Es gibt Bücher, die machen Geschichte, besonders wenn sie einen substantiellen Durchbruch auf ihrem Studiengebiet darstellen. Der jüngste Essay von Giorgio Jossa, Professor für Alte Kirchengeschichte an der Friedrich II-Universität in Neapel und Spitzengelehrter bzgl. der Figur Jesu ist eines dieser Bücher.
G. Jossa "Ihr, was sagt Ihr, wer ich bin? Geschichte eines hebräischen Propheten namens Jesus." Paideia Turin 2018
In diesem Essay versucht Jossa eine historisch begründete Antwort auf die Frage zu geben, die Johannes der Täufer Jesus stellt: "Bist du, der kommen wird oder müssen wir auf einen anderen warten? " und die Jesus selber den Jüngern stellte: "Aber ihr, was sagt ihr wer ich bin?"
Die Antwort, die das Evangelium gibt, ist die des Glaubens. Aber Jossa will natürlich als Historiker antworten. Und hier trifft er auf das Problem, das Joseph Ratzinger im Vorwort seines Buches "Jesus von Nazareth" "dramatisch" nennt. Und es ist die Trennung des "historischen Jesus" vom "Jesus des Christlichen Glaubens", eine Trennung die durch ein Bündel von Studien der letzten paar Jahrzehnte immer tiefer geworden ist.

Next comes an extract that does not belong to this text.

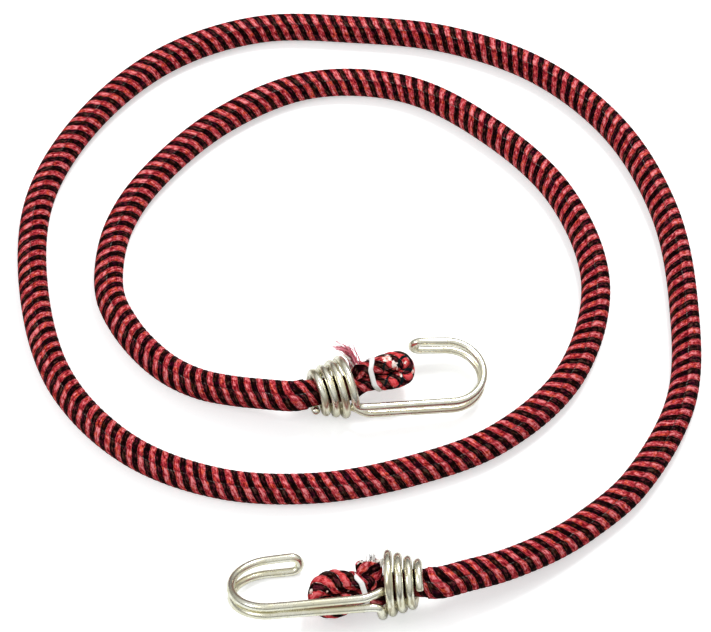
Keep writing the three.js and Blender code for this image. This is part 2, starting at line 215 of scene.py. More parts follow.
# Where the cover of a folded end has opened and its rubber shows: along the coil's axis and aside from it in
# the fold's plane, with the size of the bare patch.
BARE_PATCHES = {
    "a": [
        (20.8, 5.9, 0.7), (21.7, 6.2, 0.7), (22.6, 4.4, 1.0), (25.8, 4.5, 0.45), (27.5, 1.7, 0.5),
        (24.1, 1.4, 0.5), (23.4, 3.2, 0.4),
    ],
    "b": [(27.9, -0.9, 0.6), (24.0, -1.0, 0.3), (18.9, -1.3, 0.25)],
}

# The cord's route from hook A to hook B: across, away, and where it doesn't lie flat, its middle's height.
ROUTE_FROM_A = [
    (-25.5, 25, 8.1), (-34, 26.8, 6.9), (-42.5, 29.7, 5.5), (-50.5, 34.5, 4.4), (-57.5, 41, 3.98),
]
ROUTE_FLAT = [
    (-63.5, 49), (-68, 58.5), (-69, 69), (-67, 82.5), (-59.5, 98), (-39.5, 120), (-14.5, 133), (13, 131.5),
    (37, 116), (56, 93), (64, 63), (55.5, 33.5), (36, 14), (12.5, 4), (-12, -1), (-37, 0.5), (-60.5, 10.5),
    (-79.5, 31), (-89, 60.5), (-89.5, 92.5), (-77, 121), (-56, 143), (-30, 154), (-2, 154), (26, 150),
    (52, 138), (72.5, 116.5), (84.5, 87.5), (87.5, 56), (84.5, 25.5), (70.5, 0),
]
ROUTE_TO_B = [
    (57.5, -12, 3.95), (50, -17.5, 4.8), (42.5, -22, 6.1), (34.5, -26, 7.5), (26.5, -29, 8.8),
]
FLEX_LENGTH = {"a": 66.0, "b": 56.0}

# Places along each stretch next to a hook, measured level along its hook's way out, where its bend would
# start and end. The script works them out but uses them for nothing.
BEND_SPAN = {"a": (-47.0, -9.0), "b": (-61.5, -18.0)}

# The camera looks down at the spiral from the front.
CAMERA_AIM = (-1.5, 52.5, 4.0)
CAMERA_ELEVATION = 56.0
CAMERA_DISTANCE = 662.2
CAMERA_LENS = 124.05
CAMERA_NEAR, CAMERA_FAR = 10.0, 50000.0

# The floor and the light
FLOOR_DROP = 0.07
FLOOR_SIZE = 6000.0
FLOOR_GLOW = 0.47
SKY_LOW, SKY_HIGH = 0.15, 0.72
SKY_RISE = (0.05, 0.75)
LIGHT_AIM = (0, 55, 0)
KEY_PLACE, KEY_SIZE, KEY_POWER = (170, 330, 610), 220, 2.6
FILL_PLACE, FILL_SIZE, FILL_POWER = (-420, -120, 480), 260, 1.0

# Two points closer than this are one.
SAME_PLACE = 1e-4


def unit(v):
    return v / np.linalg.norm(v, axis=-1, keepdims=True)


def smoothstep(x, low, high):
    t = np.clip((x - low) / (high - low), 0, 1)
    return t * t * (3 - 2 * t)


def between(low, high, share):
    return low + (high - low) * share


def turn_about(axis, degrees):
    """Rotation matrix about one of the frame's own axes, 0 for X to 2 for Z."""
    c, s = cos(radians(degrees)), sin(radians(degrees))
    m = np.eye(3)
    i, j = (axis + 1) % 3, (axis + 2) % 3
    m[i, i], m[i, j], m[j, i], m[j, j] = c, -s, s, c
    return m


def smooth_line(points, per_span):
    """A smooth line through the points, which makes no loops where they lie close together."""
    p = np.asarray(points, float)
    p = np.vstack([2 * p[0] - p[1], p, 2 * p[-1] - p[-2]])
    t = np.linspace(0, 1, per_span, endpoint=False)[:, None]
    spans = []
    for a, b, c, d in zip(p, p[1:], p[2:], p[3:]):
        ab, bc, cd = (sqrt(np.linalg.norm(y - x)) for x, y in ((a, b), (b, c), (c, d)))
        bc = bc if bc > SAME_PLACE else 1.0
        ab = ab if ab > SAME_PLACE else bc
        cd = cd if cd > SAME_PLACE else bc
        m0 = ((b - a) / ab - (c - a) / (ab + bc) + (c - b) / bc) * bc
        m1 = ((c - b) / bc - (d - b) / (bc + cd) + (d - c) / cd) * bc
        spans.append(b + m0 * t + (3 * (c - b) - 2 * m0 - m1) * t**2 + (2 * (b - c) + m0 + m1) * t**3)
    return np.vstack([*spans, p[-2:-1]])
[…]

Das Profil Jesu das in diesen historischen Studien sichtbar wird, ist im Endeffekt sehr ",mager" und sogar "enttäuschend" stellt Jossa fest. Es z.B. verblüffend wie groß die Distanz zwischen der Weite in den bisher veröffentlichten 5 Bänden von John P. Meier "den historischen Jesus neu zu denken" und dem schwachen Porträt von Jesus "Ein unbedeutender Jude"- so der Titel des Gesamtwerkes, das daraus hervorging.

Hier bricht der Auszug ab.